Traversability Depends On Odd Vertices
- A graph is called traversable if you can draw it without lifting your pen and without retracing an edge.
- A connected graph:
- with only even-degree vertices is traversable and has an Eulerian circuit (you can start anywhere and finish where you started)
- with exactly two odd-degree vertices is traversable and has an Eulerian trail (any such trail must start at one odd vertex and finish at the other)
- with more than two odd-degree vertices has no Eulerian circuit or Eulerian trail, so it is non-traversable without repeating edges
- A connected graph has vertex degrees: 2, 2, 4, 4, 3, 3.
- There are exactly two odd degrees (the 3s), so an Eulerian trail exists.
- Any Eulerian trail must start at one of the degree-3 vertices and end at the other.
- Students often count degree incorrectly at junctions where two edges overlap visually.
- Always count edges meeting at the vertex, not the number of "directions" you can travel.
Why Odd Vertices Matter (Intuition)
- Each time you enter a vertex along an edge in a trail, you also leave along a different unused edge.
- That pairs edges up at the vertex.
- Pairing is only possible if the degree is even, except possibly at the start and finish of an open trail.
- Think of each edge as one sock.
- To pass through a vertex without stopping, you need to match socks into pairs (enter, leave).
- Even degree means perfect pairing.
- Odd degree leaves one unpaired sock, which can only happen at the start or end of the journey.
The Chinese Postman Idea: When You Must Repeat Edges
- Many applications require you to travel every edge at least once, such as checking every corridor in a building or sweeping every street in an area.
- If the graph is not already Eulerian, you have to repeat (duplicate) some edges.
Chinese postman problem
The problem of finding a shortest closed route that traverses every edge of a weighted graph at least once.
The Key Strategy: Pair Up Odd Vertices
If a connected weighted graph has $2k$ odd vertices, you must make all degrees even by duplicating edges so the final route can be an Eulerian circuit.
A standard strategy is:
- List the odd-degree vertices.
- Find the shortest path distance between each pair of odd vertices.
- Choose pairings of odd vertices that give the minimum total added distance.
- Duplicate the edges along those chosen shortest paths.
- Find an Eulerian circuit on the new (augmented) network.
- Every time you duplicate an edge, the degrees of its two endpoints increase by 1.
- This is exactly what you need to turn odd degrees into even degrees.
- In exam questions, you are often asked to justify "why at least ___ edges must be doubled."
- The quickest argument is: count the odd vertices.
- If there are $2k$ odd vertices, you need at least $k$ pairings, which forces at least $k$ routes between odd vertices to be duplicated (sometimes more than $k$ edges, depending on the shortest paths).

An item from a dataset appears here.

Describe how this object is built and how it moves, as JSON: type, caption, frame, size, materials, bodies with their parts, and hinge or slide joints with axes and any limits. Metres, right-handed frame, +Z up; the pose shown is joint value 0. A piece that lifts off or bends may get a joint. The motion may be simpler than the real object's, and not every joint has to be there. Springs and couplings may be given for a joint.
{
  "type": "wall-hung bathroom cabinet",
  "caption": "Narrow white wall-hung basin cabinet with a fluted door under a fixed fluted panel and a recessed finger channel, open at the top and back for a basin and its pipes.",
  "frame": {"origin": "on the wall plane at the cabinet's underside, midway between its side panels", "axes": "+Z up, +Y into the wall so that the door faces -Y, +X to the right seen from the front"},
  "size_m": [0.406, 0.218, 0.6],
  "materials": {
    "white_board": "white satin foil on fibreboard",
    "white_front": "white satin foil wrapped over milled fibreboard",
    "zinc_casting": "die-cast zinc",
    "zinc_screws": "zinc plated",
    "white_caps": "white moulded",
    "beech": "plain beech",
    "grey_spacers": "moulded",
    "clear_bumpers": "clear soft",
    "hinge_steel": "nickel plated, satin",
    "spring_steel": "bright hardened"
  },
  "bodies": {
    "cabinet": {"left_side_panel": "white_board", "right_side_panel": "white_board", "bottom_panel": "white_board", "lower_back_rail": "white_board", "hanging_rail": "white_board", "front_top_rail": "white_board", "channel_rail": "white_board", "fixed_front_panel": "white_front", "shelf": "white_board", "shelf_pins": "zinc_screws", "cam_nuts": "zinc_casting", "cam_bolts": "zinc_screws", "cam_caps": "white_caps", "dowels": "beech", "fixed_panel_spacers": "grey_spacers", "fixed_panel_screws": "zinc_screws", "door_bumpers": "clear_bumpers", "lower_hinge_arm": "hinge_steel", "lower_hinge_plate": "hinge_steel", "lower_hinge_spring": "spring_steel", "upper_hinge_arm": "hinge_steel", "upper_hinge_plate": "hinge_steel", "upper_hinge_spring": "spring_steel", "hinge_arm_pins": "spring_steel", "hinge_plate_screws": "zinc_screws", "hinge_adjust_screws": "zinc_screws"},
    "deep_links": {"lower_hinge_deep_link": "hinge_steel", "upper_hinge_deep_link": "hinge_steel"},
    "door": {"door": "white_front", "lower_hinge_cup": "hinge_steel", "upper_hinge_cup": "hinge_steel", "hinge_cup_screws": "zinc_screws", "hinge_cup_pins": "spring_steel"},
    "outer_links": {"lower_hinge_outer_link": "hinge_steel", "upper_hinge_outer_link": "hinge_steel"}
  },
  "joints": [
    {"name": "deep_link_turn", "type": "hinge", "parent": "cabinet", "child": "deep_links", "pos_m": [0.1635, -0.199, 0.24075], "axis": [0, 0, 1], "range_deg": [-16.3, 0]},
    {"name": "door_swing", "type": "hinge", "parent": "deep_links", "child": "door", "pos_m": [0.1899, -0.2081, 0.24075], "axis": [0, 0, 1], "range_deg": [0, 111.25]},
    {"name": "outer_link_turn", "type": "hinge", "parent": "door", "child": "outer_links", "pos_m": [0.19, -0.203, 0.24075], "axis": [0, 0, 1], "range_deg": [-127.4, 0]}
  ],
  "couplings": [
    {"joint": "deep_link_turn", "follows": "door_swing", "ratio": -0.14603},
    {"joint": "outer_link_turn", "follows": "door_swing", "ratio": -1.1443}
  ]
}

Hamilton Routes Are About Visiting Every Vertex Once
- Euler routes focus on edges.
- A different (often harder) family of questions focuses on visiting vertices.
Hamiltonian path
A path that visits every vertex exactly once.
Hamiltonian cycle
A Hamiltonian path that returns to its starting vertex.
- Unlike Eulerian routes, there is no simple degree test that always tells you whether a Hamiltonian cycle exists.

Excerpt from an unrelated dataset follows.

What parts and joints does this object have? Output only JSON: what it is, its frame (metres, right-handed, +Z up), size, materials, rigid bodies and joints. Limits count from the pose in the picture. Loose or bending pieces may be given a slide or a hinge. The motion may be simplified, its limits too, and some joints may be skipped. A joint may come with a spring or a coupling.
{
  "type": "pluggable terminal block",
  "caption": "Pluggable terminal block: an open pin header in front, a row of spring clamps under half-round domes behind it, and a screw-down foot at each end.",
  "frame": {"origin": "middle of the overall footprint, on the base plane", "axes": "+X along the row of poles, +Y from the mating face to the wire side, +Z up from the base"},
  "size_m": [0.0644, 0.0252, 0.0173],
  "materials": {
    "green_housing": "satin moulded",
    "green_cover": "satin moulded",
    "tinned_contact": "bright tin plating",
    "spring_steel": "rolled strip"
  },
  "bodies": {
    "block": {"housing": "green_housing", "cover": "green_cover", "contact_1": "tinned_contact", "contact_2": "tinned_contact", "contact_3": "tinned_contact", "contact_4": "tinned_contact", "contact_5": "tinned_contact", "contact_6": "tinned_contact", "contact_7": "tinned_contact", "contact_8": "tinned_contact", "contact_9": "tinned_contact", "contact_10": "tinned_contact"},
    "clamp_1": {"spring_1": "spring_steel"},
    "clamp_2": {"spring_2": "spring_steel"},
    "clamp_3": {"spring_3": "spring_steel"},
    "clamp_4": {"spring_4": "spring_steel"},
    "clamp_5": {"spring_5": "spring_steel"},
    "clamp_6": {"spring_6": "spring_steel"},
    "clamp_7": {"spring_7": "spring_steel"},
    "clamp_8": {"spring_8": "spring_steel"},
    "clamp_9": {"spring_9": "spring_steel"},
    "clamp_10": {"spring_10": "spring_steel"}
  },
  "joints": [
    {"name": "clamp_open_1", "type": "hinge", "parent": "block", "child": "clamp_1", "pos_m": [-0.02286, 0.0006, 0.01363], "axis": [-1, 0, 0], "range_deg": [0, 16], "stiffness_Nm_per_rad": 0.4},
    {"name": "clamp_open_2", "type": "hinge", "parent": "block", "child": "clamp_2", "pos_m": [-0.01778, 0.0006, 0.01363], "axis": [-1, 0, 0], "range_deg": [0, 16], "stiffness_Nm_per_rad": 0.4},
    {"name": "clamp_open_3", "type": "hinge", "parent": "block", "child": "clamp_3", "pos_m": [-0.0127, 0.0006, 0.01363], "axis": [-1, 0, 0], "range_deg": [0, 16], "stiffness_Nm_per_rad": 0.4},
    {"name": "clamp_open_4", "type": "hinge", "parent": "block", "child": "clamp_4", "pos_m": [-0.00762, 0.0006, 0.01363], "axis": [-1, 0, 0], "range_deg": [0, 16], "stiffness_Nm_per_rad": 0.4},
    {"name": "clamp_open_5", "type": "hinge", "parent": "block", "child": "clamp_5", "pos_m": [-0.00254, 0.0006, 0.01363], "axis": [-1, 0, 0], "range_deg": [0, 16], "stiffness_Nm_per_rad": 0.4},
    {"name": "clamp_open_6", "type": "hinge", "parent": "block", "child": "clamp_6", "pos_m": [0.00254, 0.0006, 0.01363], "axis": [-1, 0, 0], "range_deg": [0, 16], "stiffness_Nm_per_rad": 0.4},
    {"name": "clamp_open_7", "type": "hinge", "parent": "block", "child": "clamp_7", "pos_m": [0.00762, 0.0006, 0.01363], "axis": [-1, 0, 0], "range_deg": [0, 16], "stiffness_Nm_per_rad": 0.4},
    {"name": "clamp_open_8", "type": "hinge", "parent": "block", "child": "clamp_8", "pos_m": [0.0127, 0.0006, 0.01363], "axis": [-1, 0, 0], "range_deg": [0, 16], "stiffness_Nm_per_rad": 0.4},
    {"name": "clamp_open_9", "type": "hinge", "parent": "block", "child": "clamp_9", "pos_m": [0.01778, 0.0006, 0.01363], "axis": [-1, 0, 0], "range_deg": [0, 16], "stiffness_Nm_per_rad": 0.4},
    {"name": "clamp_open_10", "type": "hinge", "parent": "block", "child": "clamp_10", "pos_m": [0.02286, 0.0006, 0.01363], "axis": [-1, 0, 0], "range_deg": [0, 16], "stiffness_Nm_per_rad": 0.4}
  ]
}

- Some graphs clearly have one, others clearly do not, but for complicated graphs there is, in general, no quick method to decide.
Do not confuse Eulerian with Hamiltonian:
- Eulerian: every edge exactly once.
- Hamiltonian: every vertex exactly once.

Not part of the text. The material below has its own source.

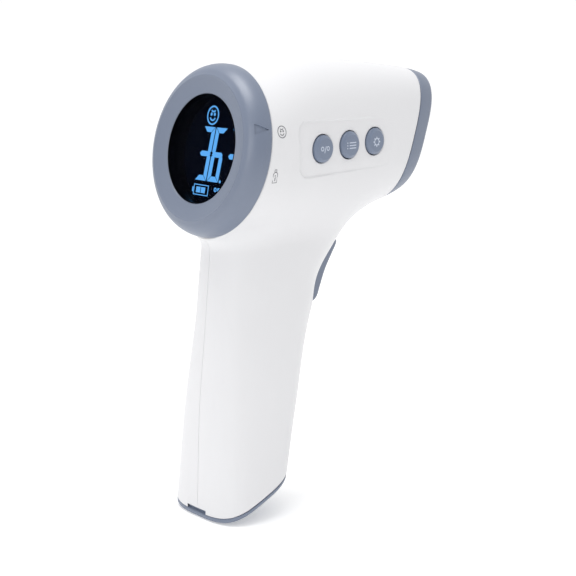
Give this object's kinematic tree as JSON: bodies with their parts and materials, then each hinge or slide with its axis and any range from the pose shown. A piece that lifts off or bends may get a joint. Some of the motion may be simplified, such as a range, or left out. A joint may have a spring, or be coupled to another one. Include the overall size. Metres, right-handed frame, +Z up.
{
  "type": "infrared thermometer",
  "caption": "Pistol-shaped non-contact thermometer: round rotating display ring, side buttons, finger trigger, nose sensor and hinged battery lid in the handle.",
  "frame": {"origin": "middle of the battery lid's outer face, at the bottom of the handle", "axes": "+Z up along the handle with the barrel level, +Y the way the sensor looks, +X the user's right, where the buttons are"},
  "size_m": [0.057, 0.0986, 0.1523],
  "materials": {
    "white_housing": "fine satin moulded ABS",
    "slate_trim": "grey-blue satin moulded plastic",
    "slate_button": "grey-blue satin plastic with pale printed symbols",
    "clear_window": "clear acrylic, glossy",
    "black_cup": "black plastic",
    "lcd": "black liquid-crystal panel with light blue segments",
    "pale_plastic": "natural moulded plastic",
    "rubber_strip": "silicone contact strip",
    "circuit_board": "green solder mask",
    "black_parts": "black moulded electronic parts",
    "sensor_black": "black plastic funnel and holder",
    "sensor_glass": "coated infrared filter",
    "gold_can": "plated sensor can",
    "cell_sleeve": "printed battery sleeve without lettering",
    "steel": "plated steel",
    "black_lead": "PVC insulation",
    "red_lead": "PVC insulation"
  },
  "bodies": {
    "body": {"right_housing": "white_housing", "left_housing": "white_housing", "nose_cap": "slate_trim", "display_window": "clear_window", "display_cup": "black_cup", "lcd_panel": "lcd", "backlight": "pale_plastic", "upper_contact_strip": "rubber_strip", "lower_contact_strip": "rubber_strip", "main_board": "circuit_board", "button_board": "circuit_board", "sensor_board": "circuit_board", "trigger_board": "circuit_board", "mode_switch": "black_parts", "buzzer": "black_parts", "processor": "black_parts", "switch_unit": "black_parts", "switch_memory": "black_parts", "switch_set": "black_parts", "trigger_switch": "black_parts", "sensor_cone": "sensor_black", "sensor_holder": "sensor_black", "sensor_window": "sensor_glass", "sensor_can": "gold_can", "sensor_ribbon": "pale_plastic", "bulkhead": "pale_plastic", "battery_left": "cell_sleeve", "battery_right": "cell_sleeve", "contact_left": "steel", "contact_right": "steel", "lid_pin": "steel", "trigger_pin": "steel", "housing_screw_1": "steel", "housing_screw_2": "steel", "housing_screw_3": "steel", "housing_screw_4": "steel", "lead_negative": "black_lead", "lead_positive": "red_lead"},
    "ring": {"mode_ring": "slate_trim"},
    "unit_key": {"button_unit": "slate_button"},
    "memory_key": {"button_memory": "slate_button"},
    "set_key": {"button_set": "slate_button"},
    "lever": {"trigger": "slate_trim"},
    "lid": {"battery_lid": "slate_trim", "lid_contact": "steel"}
  },
  "joints": [
    {"name": "mode_turn", "type": "hinge", "parent": "body", "child": "ring", "pos_m": [0, -0.01225, 0.1175], "axis": [0, 0.9816, -0.1908], "range_deg": [0, 29]},
    {"name": "unit_press", "type": "slide", "parent": "body", "child": "unit_key", "axis": [-0.9923, -0.1236, 0], "range_m": [0, 0.0008], "stiffness_N_per_m": 1200},
    {"name": "memory_press", "type": "slide", "parent": "body", "child": "memory_key", "axis": [-0.9923, -0.1236, 0], "range_m": [0, 0.0008], "stiffness_N_per_m": 1200},
    {"name": "set_press", "type": "slide", "parent": "body", "child": "set_key", "axis": [-0.9923, -0.1236, 0], "range_m": [0, 0.0008], "stiffness_N_per_m": 1200},
    {"name": "trigger_pull", "type": "hinge", "parent": "body", "child": "lever", "pos_m": [0, 0.0354, 0.0856], "axis": [-1, 0, 0], "range_deg": [0, 6], "stiffness_Nm_per_rad": 0.3},
    {"name": "lid_swing", "type": "hinge", "parent": "body", "child": "lid", "pos_m": [0, 0.0138, 0.00713], "axis": [1, 0, 0], "range_deg": [0, 100]}
  ]
}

A route can be one, both, or neither.
Recognizing When A Hamiltonian Cycle Cannot Exist
Although there is no single universal test, you can often prove impossibility by using structural reasoning.
Common ideas include:
- Cut vertex (articulation point): if removing a vertex disconnects the graph, a Hamiltonian cycle is often impossible because the cycle would need to pass through that vertex twice to reach both sides.
- Bridge: an edge whose removal disconnects the graph cannot lie on a Hamiltonian cycle, because a cycle would need an alternative way around.
- Too few connections: if a vertex has degree 1, a Hamiltonian cycle is impossible, because a cycle would have to enter and leave that vertex.
- To check a possible Hamiltonian cycle, mark each vertex as you visit it.
- The moment you are forced to revisit a vertex or get stuck before visiting all vertices, that attempt fails.
The Traveling Salesman Problem Is A Shortest Hamiltonian Cycle Problem
- In the Traveling Salesman Problem (TSP) you are given "cities" and distances between every pair, and you want the shortest round trip that visits each city once.
- In graph language, this is: find the shortest Hamiltonian cycle in a weighted graph (often a complete graph).
Complete graph
A graph where every pair of distinct vertices is joined by an edge.
Building A Network From A Court Outline
- Many network problems start with geometry: you measure or calculate lengths, then use them as edge weights.
- Suppose a court has straight sides and semicircular ends.
- To weight the edges around the boundary you might need:
- arc lengths of the semicircles
- straight-line distances between junctions and corners
- If a semicircle has diameter $d$, then its arc length is half a circumference: $$\text{semicircle arc length} = \frac{1}{2}(\pi d)=\pi\left(\frac d2\right)$$
- If you need the shortest distance from an arc to a corner, that is often a straight line and can be found using right-triangle geometry (typically Pythagoras) once you identify the relevant radii and perpendiculars.
- In "geometry to network" questions, draw and label the geometry first.
- Only then simplify to a graph by choosing junctions as vertices and using calculated lengths as edge weights.
- A connected graph has 0 odd vertices. What special route must exist?
- A connected graph has exactly 2 odd vertices. Where must an Eulerian trail start and finish?
- In one sentence, state the difference between Eulerian and Hamiltonian.
- Why does the number of Hamiltonian cycles in a complete graph grow so quickly with $n$?